John Heyman: Well, we kicked off the launch, Cory, with Summit, where we invited some of our top Control4 customers, when I say some, 100s. And we spent two to three days with them. This of course was after a pilot period beta, if you will, with tens of them. And it’s also on top of the experience we’ve had with 100s of Parasol partners and over 100,000 Foresight subscribers. And, I think the announcement was quite notable in the industry. I think it met with great press coverage, maybe with the exception of one columnist. And, inside our Summit, the response was fantastic. I couldn’t literally not have been more pleased and I’m an optimist. And, when we did a survey afterwards, the sentiment on those who attended the reception was staggering.
And, while we had, the subscription offering for the software was mandatory, the Assist, the support offering where dealers may or may not pride themselves on the level of service they provide the end customer. It was amazing to me, like people really see that as a way to provide their end customer with more service and they can’t do it themselves. They just don’t have the manpower to staff seven days a week, 24 hours a day. And so, we were quite pleased with that. The sales sentiment, so we had the top couple of 100 Control4 partners, but there’s over 3,000 Control4 partners who weren’t at the event. The sentiment from our sales force post event has been exceptionally strong. There’s always nitpickers out there, in terms of social media and so forth, but we continue to educate them and what’s been really interesting is watching other dealers educate, the nitpickers, if you will.
So, we have strong conviction. We’re starting to see it in the numbers by the way, like even though it’s not required today, it’s not required till the end of April, we’re giving the market some time to absorb this and teach their salespeople about it, etcetera. Literally the first week after the Summit, we started seeing subscribers come online. The pace of the subscribers coming online is increasing. It won’t really turn upwards in my mind until it becomes mandatory. What we have done in terms of our own guidance to The Street, is we’ve been conservative. We are only launching this inside the U.S. It’s not being launched outside the U.S. right now. We are inside our models. We are assuming that with the launch, we’ll have around these are round numbers, 15,000 to 20,000 subscribers for our Connect offering by the end of the year.

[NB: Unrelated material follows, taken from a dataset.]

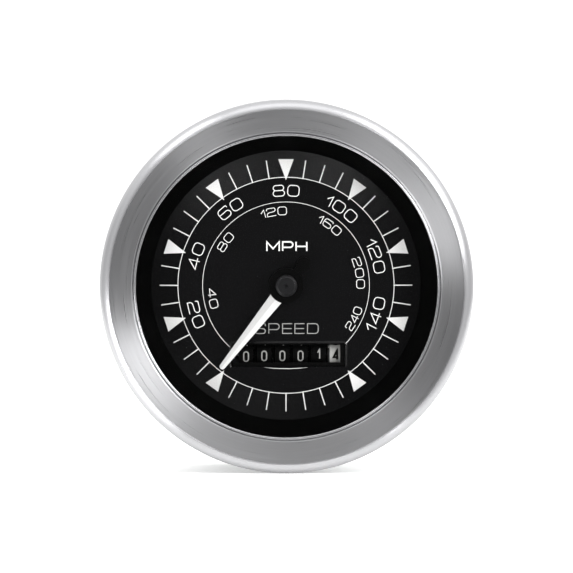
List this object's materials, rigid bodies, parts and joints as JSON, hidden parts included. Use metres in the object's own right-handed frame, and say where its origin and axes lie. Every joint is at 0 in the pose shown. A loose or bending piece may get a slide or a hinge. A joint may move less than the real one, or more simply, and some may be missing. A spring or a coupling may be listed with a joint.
{
  "type": "speedometer",
  "caption": "Round dashboard speedometer with an eddy-current pointer movement and a worm-driven drum odometer in a flanged case behind a bezel.",
  "frame": {"origin": "centre of the bezel's rear face, where the instrument seats on its panel", "axes": "+Y to the back along the case, +Z to the top of the dial, +X to the right as seen from the front"},
  "size_m": [0.092, 0.0767, 0.092],
  "materials": {
    "bezel_chrome": "circularly brushed chrome with bright edges",
    "lens_glass": "clear flat glass",
    "gasket_rubber": "matt black rubber",
    "black_enamel": "satin black enamel",
    "plated_steel": "zinc-plated sheet steel",
    "bright_steel": "turned steel",
    "magnet_steel": "dark sintered magnet",
    "cast_alloy": "die-cast light alloy",
    "cup_aluminium": "thin drawn aluminium",
    "brass": "turned brass and bronze",
    "spring_steel": "blued spring ribbon",
    "black_plastic": "black moulded plastic",
    "white_plastic": "white moulded plastic",
    "white_paint": "white paint on a light blade",
    "natural_plastic": "natural moulded plastic",
    "bulb_glass": "clear bulb glass"
  },
  "bodies": {
    "case": {"bezel": "bezel_chrome", "lens": "lens_glass", "lens_gasket": "gasket_rubber", "reflector_ring": "black_enamel", "dial_plate": "black_enamel", "case_can": "plated_steel", "case_screws": "bright_steel", "mounting_studs": "bright_steel", "lamp_holders": "black_plastic", "lamp_bulbs": "bulb_glass", "frame_casting": "cast_alloy", "cable_stem": "cast_alloy", "front_plate": "plated_steel", "frame_screws": "bright_steel", "dial_screws": "bright_steel", "stem_bushes": "brass", "field_ring": "plated_steel", "field_screws": "bright_steel", "staff_bush": "brass", "hairspring": "spring_steel", "hairspring_anchor": "brass", "stop_pins": "bright_steel", "cross_bushes": "brass", "idler_stud": "bright_steel", "odometer_cheek": "black_enamel", "odometer_gear_plate": "plated_steel", "odometer_screws": "bright_steel", "odometer_shaft": "bright_steel", "pinion_shaft": "bright_steel"},
    "input": {"input_shaft": "bright_steel", "drive_worm": "brass", "magnet": "magnet_steel"},
    "pointer": {"pointer_staff": "bright_steel", "speed_cup": "cup_aluminium", "hairspring_collet": "brass", "pointer_body": "black_plastic", "pointer_blade": "white_paint", "pointer_cap": "black_plastic", "counterweight": "brass"},
    "cross": {"cross_shaft": "bright_steel", "first_worm_wheel": "natural_plastic"},
    "jack": {"jack_shaft": "bright_steel", "second_worm_wheel": "natural_plastic", "jack_pinion": "brass"},
    "idler": {"idler_gear": "natural_plastic"},
    "tenths": {"drum_tenths": "white_plastic", "drum_drive_gear": "natural_plastic"},
    "units": {"drum_units": "black_plastic"},
    "tens": {"drum_tens": "black_plastic"},
    "hundreds": {"drum_hundreds": "black_plastic"},
    "thousands": {"drum_thousands": "black_plastic"},
    "ten_thousands": {"drum_ten_thousands": "black_plastic"},
    "pinion_1": {"transfer_pinion_1": "natural_plastic"},
    "pinion_2": {"transfer_pinion_2": "natural_plastic"},
    "pinion_3": {"transfer_pinion_3": "natural_plastic"},
    "pinion_4": {"transfer_pinion_4": "natural_plastic"},
    "pinion_5": {"transfer_pinion_5": "natural_plastic"}
  },
  "joints": [
    {"name": "input_spin", "type": "hinge", "parent": "case", "child": "input", "pos_m": [0, 0, 0], "axis": [0, 1, 0], "continuous": true},
    {"name": "pointer_turn", "type": "hinge", "parent": "case", "child": "pointer", "pos_m": [0, 0, 0], "axis": [0, 1, 0], "range_deg": [0, 288], "stiffness_Nm_per_rad": 0.00003, "springref_deg": -20.05},
    {"name": "cross_spin", "type": "hinge", "parent": "case", "child": "cross", "pos_m": [0.009, 0.037, 0], "axis": [0, 0, 1], "continuous": true},
    {"name": "jack_spin", "type": "hinge", "parent": "case", "child": "jack", "pos_m": [0, 0.02975, -0.0195], "axis": [1, 0, 0], "continuous": true},
    {"name": "idler_spin", "type": "hinge", "parent": "case", "child": "idler", "pos_m": [0, 0.0218, -0.02035], "axis": [1, 0, 0], "continuous": true},
    {"name": "tenths_spin", "type": "hinge", "parent": "case", "child": "tenths", "pos_m": [0, 0.0112, -0.0174], "axis": [1, 0, 0], "continuous": true},
    {"name": "units_spin", "type": "hinge", "parent": "case", "child": "units", "pos_m": [0, 0.0112, -0.0174], "axis": [1, 0, 0], "continuous": true},
    {"name": "tens_spin", "type": "hinge", "parent": "case", "child": "tens", "pos_m": [0, 0.0112, -0.0174], "axis": [1, 0, 0], "continuous": true},
    {"name": "hundreds_spin", "type": "hinge", "parent": "case", "child": "hundreds", "pos_m": [0, 0.0112, -0.0174], "axis": [1, 0, 0], "continuous": true},
    {"name": "thousands_spin", "type": "hinge", "parent": "case", "child": "thousands", "pos_m": [0, 0.0112, -0.0174], "axis": [1, 0, 0], "continuous": true},
    {"name": "ten_thousands_spin", "type": "hinge", "parent": "case", "child": "ten_thousands", "pos_m": [0, 0.0112, -0.0174], "axis": [1, 0, 0], "continuous": true},
    {"name": "pinion_1_spin", "type": "hinge", "parent": "case", "child": "pinion_1", "pos_m": [0, 0.0112, -0.01005], "axis": [1, 0, 0], "continuous": true},
    {"name": "pinion_2_spin", "type": "hinge", "parent": "case", "child": "pinion_2", "pos_m": [0, 0.0112, -0.01005], "axis": [1, 0, 0], "continuous": true},
    {"name": "pinion_3_spin", "type": "hinge", "parent": "case", "child": "pinion_3", "pos_m": [0, 0.0112, -0.01005], "axis": [1, 0, 0], "continuous": true},
    {"name": "pinion_4_spin", "type": "hinge", "parent": "case", "child": "pinion_4", "pos_m": [0, 0.0112, -0.01005], "axis": [1, 0, 0], "continuous": true},
    {"name": "pinion_5_spin", "type": "hinge", "parent": "case", "child": "pinion_5", "pos_m": [0, 0.0112, -0.01005], "axis": [1, 0, 0], "continuous": true}
  ],
  "couplings": [
    {"joint": "cross_spin", "follows": "input_spin", "ratio": -0.04},
    {"joint": "jack_spin", "follows": "input_spin", "ratio": 0.002},
    {"joint": "idler_spin", "follows": "input_spin", "ratio": -0.0012},
    {"joint": "tenths_spin", "follows": "input_spin", "ratio": 0.001},
    {"joint": "units_spin", "follows": "input_spin", "ratio": 0.0001},
    {"joint": "tens_spin", "follows": "input_spin", "ratio": 0.00001},
    {"joint": "hundreds_spin", "follows": "input_spin", "ratio": 0.000001},
    {"joint": "thousands_spin", "follows": "input_spin", "ratio": 0.0000001},
    {"joint": "ten_thousands_spin", "follows": "input_spin", "ratio": 0.00000001},
    {"joint": "pinion_1_spin", "follows": "input_spin", "ratio": -0.00025},
    {"joint": "pinion_2_spin", "follows": "input_spin", "ratio": -0.000025},
    {"joint": "pinion_3_spin", "follows": "input_spin", "ratio": -0.0000025},
    {"joint": "pinion_4_spin", "follows": "input_spin", "ratio": -0.00000025},
    {"joint": "pinion_5_spin", "follows": "input_spin", "ratio": -0.000000025}
  ]
}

So, that will start to really ramp in May. We’ll be able to talk to you more about that after the second quarter. We’re modeling the Assist and Assist Premium. Those are the two levels of support to have a much lower attach rate for them, less than 10% of the subscribers. I think, I’m expecting to see some upside there. By early next year, so that’s how this will ramp this year. So, kind of our exit run rate, we’re anticipating to be in the high-teens to 20,000 subscribers. That translates, by the way, when you add it all up to, recognized revenue, because there’s a difference between booked revenue versus recognized revenue because they don’t start paying until the systems installed. And so this year, we expect to have a fairly small amount of recognized revenue, roughly $2 million but that increases quite significantly next year into the tens of millions as the installed base grows and we make this available outside the United States.

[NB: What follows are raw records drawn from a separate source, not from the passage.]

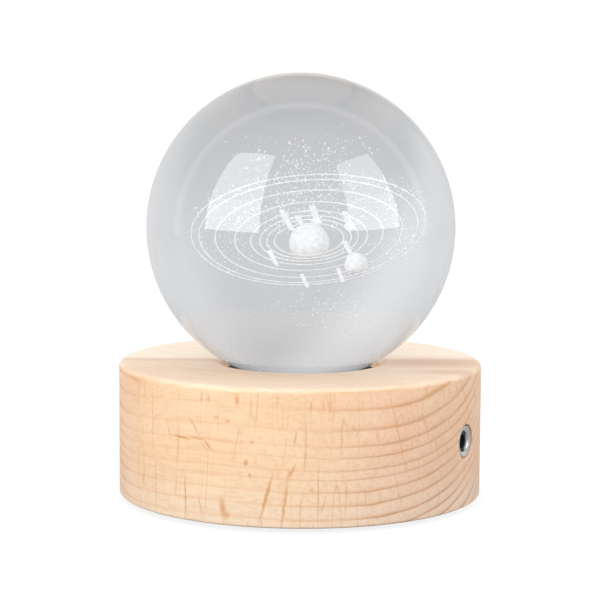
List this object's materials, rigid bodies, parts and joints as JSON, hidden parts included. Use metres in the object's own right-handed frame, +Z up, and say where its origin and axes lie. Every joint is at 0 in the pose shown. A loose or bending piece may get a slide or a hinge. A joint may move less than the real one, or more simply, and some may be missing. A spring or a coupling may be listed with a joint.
{
  "type": "crystal ball lamp",
  "caption": "Solid glass ball with a laser-engraved solar system inside, resting loose in the seat of a turned round wooden base, lit from below by an LED board, with a small DC power jack in the side.",
  "frame": {"origin": "on the table, under the middle of the round base, level with the undersides of the feet", "axes": "+Z up through the ball's centre, +X out of the power jack"},
  "size_m": [0.0944, 0.0944, 0.1101],
  "materials": {
    "clear_glass": "polished solid optical glass, clear with a faint grey cast",
    "laser_marks": "clouds of fine cracks in the glass, white and powdery",
    "beech": "pale beech, turned and sanded, thin clear matt finish",
    "black_rubber": "matt soft black",
    "frosted_acrylic": "frosted white acrylic",
    "white_board": "glass-fibre board with a white solder mask",
    "led_body": "white LED body with a pale yellow phosphor",
    "black_ceramic": "dark chip resistor body",
    "zinc_steel": "zinc-plated steel",
    "nickel": "bright nickel-plated brass",
    "tinned_brass": "tin-plated brass, satin",
    "black_plastic": "fine matt black",
    "red_plastic": "soft red PVC"
  },
  "bodies": {
    "base": {"wood_base": "beech", "seat_ring": "black_rubber", "light_window": "frosted_acrylic", "led_board": "white_board", "led_1": "led_body", "led_2": "led_body", "led_3": "led_body", "led_4": "led_body", "led_5": "led_body", "led_6": "led_body", "resistor_1": "black_ceramic", "resistor_2": "black_ceramic", "board_screw_1": "zinc_steel", "board_screw_2": "zinc_steel", "board_screw_3": "zinc_steel", "jack_bushing": "nickel", "jack_insulator": "black_plastic", "jack_center_pin": "nickel", "jack_sleeve_contact": "tinned_brass", "jack_pin_lug": "tinned_brass", "jack_washer": "nickel", "jack_nut": "nickel", "heat_shrink_red": "red_plastic", "heat_shrink_black": "black_plastic", "wire_red": "red_plastic", "wire_black": "black_plastic", "bottom_cover": "black_plastic", "cover_screw_1": "zinc_steel", "cover_screw_2": "zinc_steel", "cover_screw_3": "zinc_steel", "cover_screw_4": "zinc_steel", "rubber_foot_1": "black_rubber", "rubber_foot_2": "black_rubber", "rubber_foot_3": "black_rubber", "rubber_foot_4": "black_rubber"},
    "ball": {"crystal_ball": "clear_glass", "sun_mark": "laser_marks", "planet_mark": "laser_marks", "orbit_mark_1": "laser_marks", "orbit_mark_2": "laser_marks", "orbit_mark_3": "laser_marks", "orbit_mark_4": "laser_marks", "orbit_mark_5": "laser_marks", "orbit_mark_6": "laser_marks", "orbit_mark_7": "laser_marks", "orbit_mark_8": "laser_marks"}
  },
  "joints": [
    {"name": "ball_lift", "type": "slide", "parent": "base", "child": "ball", "axis": [0, 0, 1], "range_m": [0, 0.04]}
  ]
}
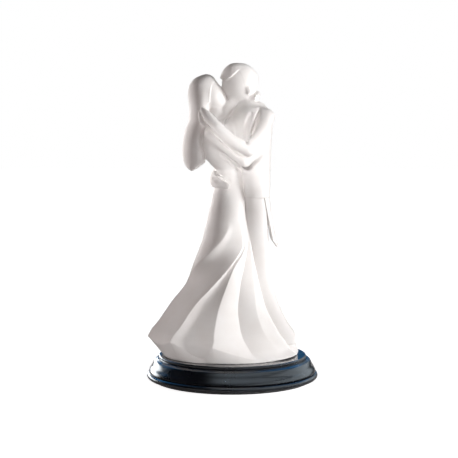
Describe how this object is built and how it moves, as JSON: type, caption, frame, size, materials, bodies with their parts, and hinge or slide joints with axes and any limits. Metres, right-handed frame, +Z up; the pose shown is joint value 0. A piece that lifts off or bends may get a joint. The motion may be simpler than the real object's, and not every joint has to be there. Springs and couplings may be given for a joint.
{
  "type": "wedding couple figurine",
  "caption": "Smooth faceless bride and groom embracing, cast in satin white resin, on a round moulded black base with a felt underside.",
  "frame": {"origin": "on the axis of the round base, at the underside of its felt", "axes": "+Z up; +X towards the groom's side; -Y is the near side that the picture shows"},
  "size_m": [0.1334, 0.1334, 0.2463],
  "materials": {
    "figure_resin": "satin, faintly translucent warm white cast resin",
    "black_lacquer": "black gloss lacquer over turned wood",
    "felt": "short black felt",
    "zinc_steel": "bright zinc plating"
  },
  "bodies": {
    "root": {"base_plinth": "black_lacquer", "felt_pad": "felt", "fixing_screw_1": "zinc_steel", "fixing_screw_2": "zinc_steel", "screw_washer_1": "zinc_steel", "screw_washer_2": "zinc_steel", "gown_skirt": "figure_resin", "gown_bodice": "figure_resin", "bride_head": "figure_resin", "bride_hair": "figure_resin", "bride_right_upper_arm": "figure_resin", "bride_right_forearm": "figure_resin", "bride_right_hand": "figure_resin", "bride_left_upper_arm": "figure_resin", "bride_left_forearm": "figure_resin", "bride_left_hand": "figure_resin", "groom_head": "figure_resin", "groom_hair": "figure_resin", "groom_left_ear": "figure_resin", "groom_right_ear": "figure_resin", "groom_collar": "figure_resin", "groom_jacket": "figure_resin", "groom_left_coat_tail": "figure_resin", "groom_right_coat_tail": "figure_resin", "groom_left_upper_arm": "figure_resin", "groom_left_forearm": "figure_resin", "groom_left_hand": "figure_resin", "groom_right_upper_arm": "figure_resin", "groom_right_forearm": "figure_resin", "groom_right_hand": "figure_resin", "groom_left_trouser_leg": "figure_resin", "groom_right_trouser_leg": "figure_resin", "groom_left_shoe": "figure_resin", "groom_right_shoe": "figure_resin"}
  },
  "joints": []
}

So, to sum it all up, I would say high-teens to about 20,000 subscribers this year. Think about that growing 50,000 plus subscribers a year. The mandatory offering of $250 a year should be applied to those numbers. The integrator share of percentage of that roughly 40% of the Connect fee and 30% of the Assist fee since we do more work with, we’ve mend the phones there. Those offerings cost $900 the service offerings are either $900 or $3,000 depending on which service offering you elect. Those are all well tested price points in the market at this point now. And so, that’s how we build the model. And so, if you’ll let me for a second, none of those numbers sound big when I start with $2 million this year. By the way, we do about $13 million right now with Foresight and Parasol, so that would be $15 million total.
But, if you let yourself think out five years and you’ll think about the history of our installed base and you apply very like less than 10% penetration of our service offerings assist and you multiply every single one of our installs by $250 for Connect, then you end up with somewhere around 270,000 subscribers in five years. And that drives roughly $95 million of revenue when you apply our mix. That’s all highly profitable recurring revenue. And, that does not include us creating an offering for the 500,000 or so installed base of existing Control4 customers that we would want to put on top of that 270,000. This is why we’ve invested well over $10 million over the past couple of years building this. This is why we’ve been spending time with the Foresight subscription product, the Parasol service product.
We think it can transform the P&L of our Company, but we also think it can transform the P&L of every integrator out there who is trying to develop recurring revenues. I’ll stop there.
Cory Carpenter: Great. Thank you. That was super comprehensive. Appreciate it.
Operator: Thank you. One moment for our next question, please. Our next question comes from the line of Stephen Volkmann with Jefferies. Your line is now open.
Stephen Volkmann: Great. Thanks, guys. John, that was very comprehensive and you mentioned strong margins on these recurring revenues. Is it reasonable to think of those as just kind of normal SaaS type margins like 80% or something? Or would there be some other cost in there we should just keep in mind?